== TASK REQUIREMENTS ==
Could you write out the opening lines of the data, word for word, stopping after the line that contains "that it replaces."?
★ ★ ★ ★
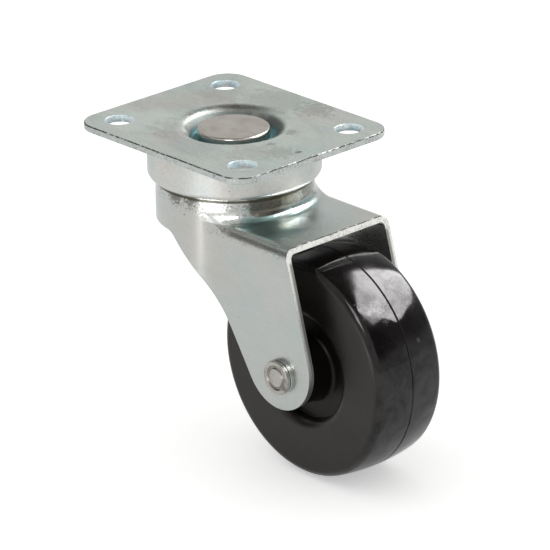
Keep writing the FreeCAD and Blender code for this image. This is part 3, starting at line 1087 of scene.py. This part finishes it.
def dress(thing: bpy.types.Object, materials: Sequence[Material], body: Body, slot: Slot,
          *nodes: str) -> bpy.types.Object:
    """Give a piece its finish and its body, and hide the nodes that it stands for.

    Args:
        thing: The piece.
        materials: Its materials, in slot order.
        body: The body that it rides on.
        slot: The record's finish; it is not used.
        *nodes: The nodes that it replaces.

    Returns:
        The piece.
    """
    for material in materials:
        thing.data.materials.append(material)
    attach(thing, body.value)
    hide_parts(*nodes)
    LOG.info("%s rides on %s with %d faces", thing.name, body.value, len(thing.data.polygons))
    return thing


def merged_copy(node: str) -> bmesh.types.BMesh:
    """A node's mesh with its loose triangles joined.

    Args:
        node: The node's name.

    Returns:
        The joined shape.
    """
    shape = bmesh.new()
    shape.from_mesh(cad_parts[node].data)
    bmesh.ops.remove_doubles(shape, verts=shape.verts[:], dist=NODE_WELD)
    bmesh.ops.dissolve_degenerate(shape, edges=shape.edges[:], dist=WELD)
    shape.normal_update()
    return shape


@dataclass
class SwivelHead:
    """The fixed half of the caster: plate, race cups, kingpin and lower balls."""

    groups: Groups
    lathe: Lathe
    hole_place: tuple[float, float] = (20.1, 15.6)
    hole_reach: float = 3.6
    flat_normal: float = 0.95
    dish_mouth: float = 13.58
    dish_floor: float = -3.4
    head_radius: float = 8.0
    head_top: float = -0.55
    head_round: float = 0.5
    shank_radius: float = 4.0
    shank_end: float = -12.85
    peen_radius: float = 5.6
    peen_height: float = 2.0
    cup_outer: float = 19.2
    cup_sheet: float = 1.4
    cup_top: float = -1.6
    cup_opening: float = 13.78
    cup_bottom: float = -10.8
    cup_bend: float = 1.9
    cup_lip: float = 1.2
    stains_and_painted_light: tuple[TintSpot, ...] = (
        TintSpot((-4.0, 17.5, 0.0), 9.0, 2.4, rgb(160, 160, 152), 0.50),
        TintSpot((22.9, -1.8, 0.0), 0.8, 2.6, rgb(70, 58, 52), 0.70, scale=1400.0),
        TintSpot((20.5, -4.6, 0.0), 3.8, 4.2, rgb(142, 130, 122), 0.34, scale=900.0),
        TintSpot((16.0, -9.0, 0.0), 6.0, 3.6, rgb(158, 148, 140), 0.30, scale=700.0),
        TintSpot((-14.0, -12.0, 0.0), 9.0, 2.4, rgb(204, 212, 207), 0.45),
        TintSpot((-20.0, 2.0, 0.0), 8.0, 2.6, rgb(176, 172, 164), 0.40),
        TintSpot((15.0, -2.8, 0.0), 1.2, 4.2, rgb(122, 120, 114), 0.55, scale=1600.0),
        TintSpot((12.6, 5.2, -0.2), 1.9, 3.6, rgb(110, 122, 118), 0.50, scale=1700.0),
        TintSpot((6.0, 18.6, 0.0), 5.0, 4.6, rgb(140, 134, 126), 0.42, scale=620.0),
        TintSpot((-7.5, -10.5, 0.0), 6.5, 4.2, rgb(162, 154, 148), 0.36, scale=520.0),
        TintSpot((-15.5, 10.5, 0.0), 6.0, 4.4, rgb(164, 160, 154), 0.36, scale=560.0),
    )

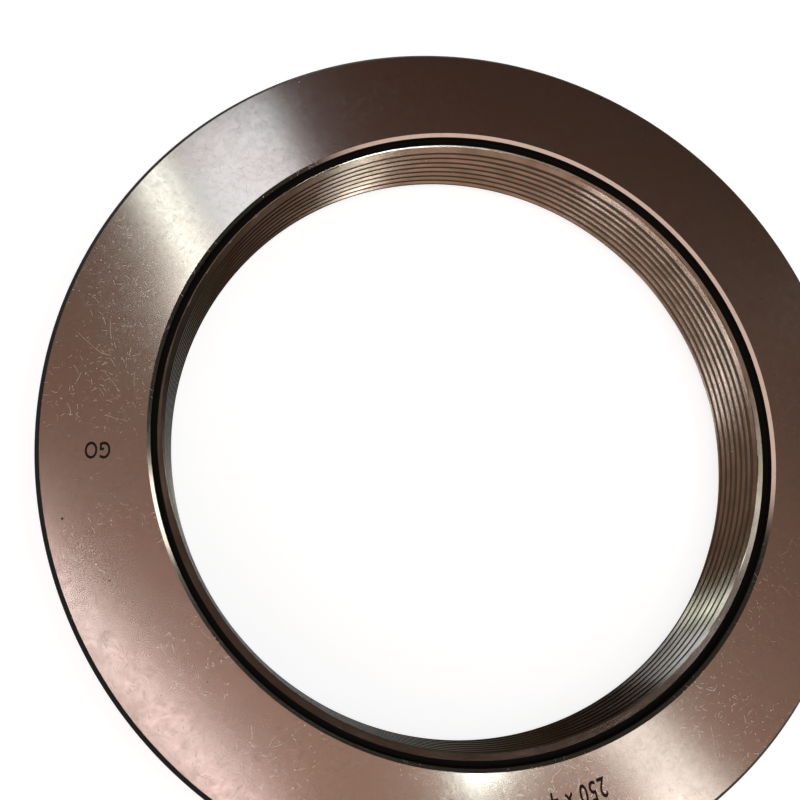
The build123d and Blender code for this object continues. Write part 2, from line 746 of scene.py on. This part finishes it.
@dataclass(frozen=True)
class Etching:
    """Dark etched bottom and walls of a mark."""

    colour: tuple[float, float, float] = (0.014, 0.006, 0.004)
    roughness: float = 0.5
    gloss: float = 0.15
    pitting_scale: float = 1800.0
    bump_depth: float = 0.03 * MM

    def build(self) -> bpy.types.Material:
        """Builds the material.

        Returns:
            The finished material.
        """
        graph = FinishGraph("etched_mark")
        pitting = graph.noise(graph.place(), self.pitting_scale, detail=3.0)
        colour = graph.mix(pitting, shaded(self.colour, 0.5), shaded(self.colour, 1.8))
        roughness = graph.remap(pitting, 0.3, 0.7, self.roughness - 0.1, self.roughness + 0.15)
        shader = graph.shader(colour, roughness, metallic=0.0)
        shader.inputs["Specular IOR Level"].default_value = self.gloss
        graph.bump(shader, pitting, self.bump_depth)
        return graph.material


@dataclass(frozen=True)
class PaleFloor:
    """Matt white paper, which is white where it is lit and keeps the shadow.

    What the camera sees is part lit paper and part glow. The glow rises from its near
    strength to 1 between two radii, so that the far floor is as white as the room.
    """

    colour: tuple[float, float, float] = (0.9, 0.9, 0.9)
    seen_colour: tuple[float, float, float] = (0.56, 0.60, 0.64)
    fibre_scale: float = 300.0
    glow: float = 0.77
    near_radius: float = 0.3
    far_radius: float = 1.0

    def build(self) -> bpy.types.Material:
        """Builds the material.

        Returns:
            The finished material.
        """
        graph = FinishGraph("pale_floor")
        place = graph.place()
        radius, _, _ = graph.rim_frame(place)
        fibres = graph.noise(place, self.fibre_scale, detail=4.0)
        path = graph.node("ShaderNodeLightPath")
        seen = path.outputs["Is Camera Ray"]
        for ray in ("Is Glossy Ray", "Is Transmission Ray"):
            seen = graph.math("MAXIMUM", seen, path.outputs[ray])
        plain = graph.mix(fibres, shaded(self.colour, 0.985), shaded(self.colour))
        paper = graph.node("ShaderNodeBsdfDiffuse")
        graph.feed(paper.inputs["Color"], graph.mix(seen, plain, shaded(self.seen_colour)))
        white = graph.node("ShaderNodeEmission")
        glow = graph.remap(radius, self.near_radius, self.far_radius, self.glow, 1.0)
        graph.feed(white.inputs["Strength"], graph.math("MULTIPLY", seen, glow))
        both = graph.node("ShaderNodeAddShader")
        graph.feed(both.inputs[0], paper.outputs[0])
        graph.feed(both.inputs[1], white.outputs[0])
        graph.feed(graph.output.inputs["Surface"], both.outputs[0])
        return graph.material


# ---------------------------------------------------------------- the ring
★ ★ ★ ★
== EXERCISE RESPONSE ==
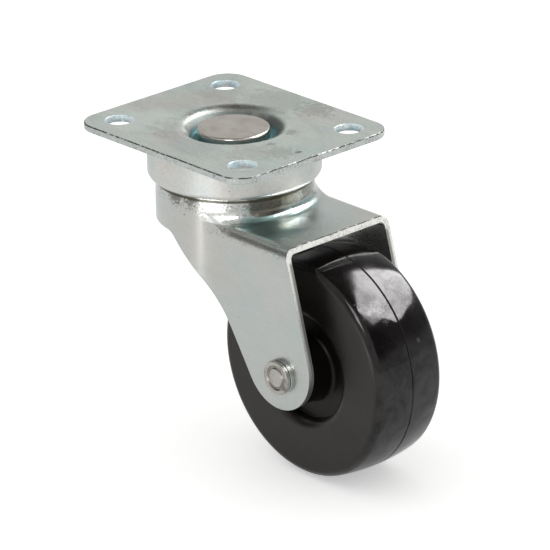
Keep writing the FreeCAD and Blender code for this image. This is part 3, starting at line 1087 of scene.py. This part finishes it.
def dress(thing: bpy.types.Object, materials: Sequence[Material], body: Body, slot: Slot,
          *nodes: str) -> bpy.types.Object:
    """Give a piece its finish and its body, and hide the nodes that it stands for.

    Args:
        thing: The piece.
        materials: Its materials, in slot order.
        body: The body that it rides on.
        slot: The record's finish; it is not used.
        *nodes: The nodes that it replaces.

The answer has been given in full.